Brazil’s export growth follows the expansion of Rock in Rio and Lollapalooza Brazil as destinations that force international buyers to pay attention.
South Korea built export power by creating domestic festivals that Japanese and Taiwanese audiences travel to attend.
The music export comes second; the live event infrastructure comes first.
For emerging artists, this means recorded music export happens after you’ve built live audience elsewhere.
Don’t expect streams alone to create touring opportunities. The causality runs the other direction.
The Vinyl Revival’s Hidden Meaning
Physical sales increased 6.5% in the US during 2024-2025, driven entirely by vinyl’s 18th consecutive year of growth. CDs and DVDs dropped 6.1%.

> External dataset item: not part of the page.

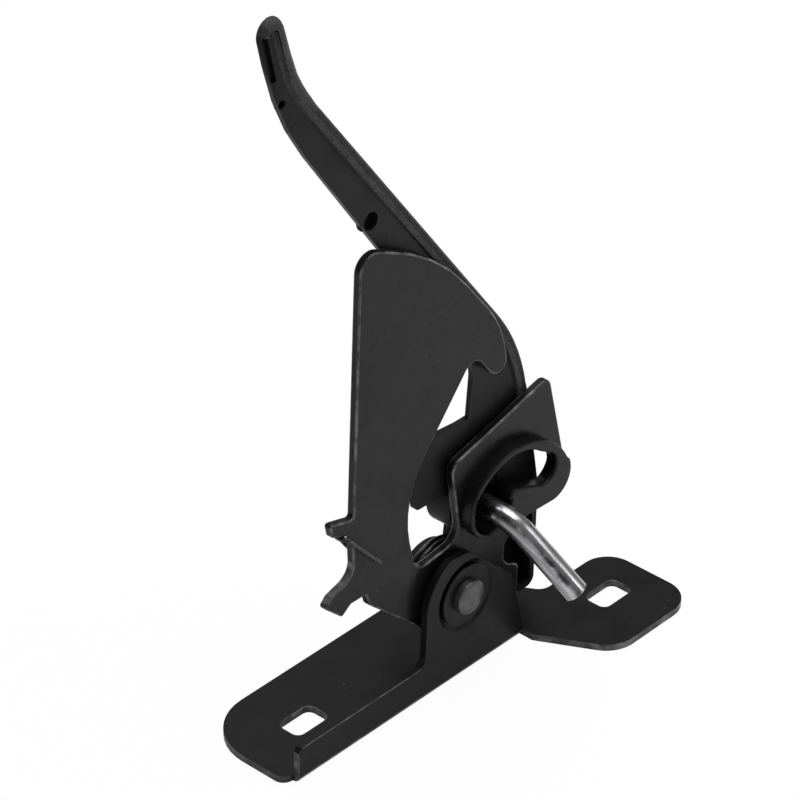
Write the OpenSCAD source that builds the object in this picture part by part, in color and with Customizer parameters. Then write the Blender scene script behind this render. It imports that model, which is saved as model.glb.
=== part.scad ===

This isn’t nostalgia. It’s audience segmentation. The listeners who buy vinyl are the listeners who attend concerts, buy merchandise, and actually pay for music.
Export power rankings don’t distinguish between free-tier streaming and paid subscriptions, between casual listeners and superfans. But artists building careers need to.
Turkey might import your music via free YouTube streams that generate nothing, while Germany imports via paid Spotify subscriptions and vinyl purchases that fund your next album.
The smart export strategy identifies not where the most ears are, but where the most wallets are.
Sometimes that’s a smaller market with higher engagement rather than a massive market of passive listeners.
What Sweden’s Decline Actually Reveals
Sweden dropping from ninth to tenth represents more than Brazil’s rise. It exposes how much of Sweden’s export power depended on Swedish producers and songwriters working for foreign artists.
When Max Martin writes for The Weeknd, that doesn’t count as Swedish export under Luminate’s methodology because The Weeknd is Canadian.
This matters because it reveals the difference between artist export and industry export.
Sweden still exports music industry services even as Swedish artist exports decline.
For artists, the lesson is that being the talent is different from controlling the infrastructure.
You can export successfully as an artist or as an industry, but the revenue flows differently.
The Real Growth Is in Markets You’re Ignoring
Sub-Saharan Africa crossed $110 million in music revenue for the first time in 2025, growing 22.6%.
That’s a rounding error compared to the US market’s $17.1 billion, but it’s growing 500% faster.
Artists who establish presence in emerging markets now will own those markets in five years when they’re worth pursuing.
The industry focuses on where the money is today. Smart artists focus on where the money will be tomorrow.
Nigeria at nineteenth in export power represents more opportunity than Canada at third because Nigeria’s trajectory points up while Canada’s points sideways.
Every market currently outside the top twenty will be inside it within a decade.
The question is whether you’ll already have audience there when the industry infrastructure catches up, or whether you’ll be competing with artists who built loyalty years earlier.
Why Geography Still Matters After All

The streaming age promised borderless music consumption. The export power rankings prove that was always fantasy.
Music still travels along cultural and linguistic lines, just faster than before. American artists still succeed in Canada more than Colombia. UK artists still export to Australia more than Argentina.
What changed is that the borders became permeable rather than impenetrable. You can breach them now, but you still need to know they exist.
The artists succeeding internationally are the ones treating export as strategic rather than accidental, building audiences in adjacent markets before attempting distant ones.
The export power rankings hand you a map. Most artists ignore it and wonder why their music disappears outside their home country.
The successful ones study where their sound already has cultural infrastructure, then build there deliberately.
Stop trying to be universal. Be specific about where your music already makes sense to someone else, then make it make sense to more people in those places. That’s how you turn streams into careers.